Stop after the line with "a truss cable.": repeat exactly every line before it, beginning with the first, and that line itself.

- [Record set]:
_ _ _

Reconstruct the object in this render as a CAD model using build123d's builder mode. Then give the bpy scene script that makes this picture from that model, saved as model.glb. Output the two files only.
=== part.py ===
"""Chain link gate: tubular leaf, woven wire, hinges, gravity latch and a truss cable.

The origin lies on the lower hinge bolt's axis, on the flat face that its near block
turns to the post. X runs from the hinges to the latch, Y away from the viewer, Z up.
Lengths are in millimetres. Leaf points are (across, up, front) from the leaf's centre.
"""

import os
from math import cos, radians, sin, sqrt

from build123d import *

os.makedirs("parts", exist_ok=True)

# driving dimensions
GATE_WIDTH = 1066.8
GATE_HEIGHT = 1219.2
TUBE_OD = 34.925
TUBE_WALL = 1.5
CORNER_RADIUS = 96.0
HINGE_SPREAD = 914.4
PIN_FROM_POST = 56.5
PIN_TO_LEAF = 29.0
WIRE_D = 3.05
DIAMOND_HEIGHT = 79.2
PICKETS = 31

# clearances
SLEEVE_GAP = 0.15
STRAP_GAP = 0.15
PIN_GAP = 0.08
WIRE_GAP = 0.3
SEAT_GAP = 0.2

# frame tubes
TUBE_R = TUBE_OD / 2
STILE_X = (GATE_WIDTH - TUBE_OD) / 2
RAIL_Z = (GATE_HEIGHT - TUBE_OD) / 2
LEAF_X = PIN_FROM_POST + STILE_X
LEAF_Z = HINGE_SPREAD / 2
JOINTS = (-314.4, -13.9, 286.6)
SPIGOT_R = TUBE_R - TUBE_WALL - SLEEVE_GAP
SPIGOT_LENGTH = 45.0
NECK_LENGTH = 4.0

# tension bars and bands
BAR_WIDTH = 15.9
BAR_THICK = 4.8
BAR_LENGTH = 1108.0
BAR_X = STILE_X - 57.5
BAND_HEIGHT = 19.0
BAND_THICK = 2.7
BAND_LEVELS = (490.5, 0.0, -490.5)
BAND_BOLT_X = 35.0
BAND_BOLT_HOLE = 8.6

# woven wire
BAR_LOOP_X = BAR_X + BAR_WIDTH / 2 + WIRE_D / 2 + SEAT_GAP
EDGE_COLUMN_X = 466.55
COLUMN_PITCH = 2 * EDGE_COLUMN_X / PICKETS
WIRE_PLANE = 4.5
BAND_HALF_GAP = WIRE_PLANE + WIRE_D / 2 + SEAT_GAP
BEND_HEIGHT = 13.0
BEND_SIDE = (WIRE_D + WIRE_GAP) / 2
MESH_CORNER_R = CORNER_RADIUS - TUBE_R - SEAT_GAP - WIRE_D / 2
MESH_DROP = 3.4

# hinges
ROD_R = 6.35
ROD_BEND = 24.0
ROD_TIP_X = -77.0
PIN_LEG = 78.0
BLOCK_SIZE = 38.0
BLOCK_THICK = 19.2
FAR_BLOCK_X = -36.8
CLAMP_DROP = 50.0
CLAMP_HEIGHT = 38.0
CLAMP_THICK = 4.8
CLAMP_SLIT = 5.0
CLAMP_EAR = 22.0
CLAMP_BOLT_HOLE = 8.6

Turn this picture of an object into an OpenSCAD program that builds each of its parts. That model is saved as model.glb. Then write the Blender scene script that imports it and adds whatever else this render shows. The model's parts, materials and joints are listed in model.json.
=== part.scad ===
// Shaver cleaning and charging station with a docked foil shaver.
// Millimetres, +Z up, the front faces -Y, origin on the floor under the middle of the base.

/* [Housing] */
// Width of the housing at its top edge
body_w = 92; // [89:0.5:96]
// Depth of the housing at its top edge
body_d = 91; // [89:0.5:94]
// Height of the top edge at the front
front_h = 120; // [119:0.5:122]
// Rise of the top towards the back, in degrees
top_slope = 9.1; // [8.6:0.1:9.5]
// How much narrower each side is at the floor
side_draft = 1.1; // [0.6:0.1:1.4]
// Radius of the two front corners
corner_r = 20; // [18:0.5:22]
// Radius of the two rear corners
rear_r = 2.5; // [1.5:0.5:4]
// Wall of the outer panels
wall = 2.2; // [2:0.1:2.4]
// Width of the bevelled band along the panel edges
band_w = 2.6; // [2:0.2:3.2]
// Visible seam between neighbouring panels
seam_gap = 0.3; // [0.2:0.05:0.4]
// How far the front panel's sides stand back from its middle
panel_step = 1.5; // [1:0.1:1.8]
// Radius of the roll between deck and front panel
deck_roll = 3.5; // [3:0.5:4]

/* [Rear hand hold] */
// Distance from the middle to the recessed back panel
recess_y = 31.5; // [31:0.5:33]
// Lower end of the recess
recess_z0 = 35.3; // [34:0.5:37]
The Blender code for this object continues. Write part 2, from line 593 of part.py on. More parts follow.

_ _ _

- [Answer to the task]:
Reconstruct the object in this render as a CAD model using build123d's builder mode. Then give the bpy scene script that makes this picture from that model, saved as model.glb. Output the two files only.
=== part.py ===
"""Chain link gate: tubular leaf, woven wire, hinges, gravity latch and a truss cable.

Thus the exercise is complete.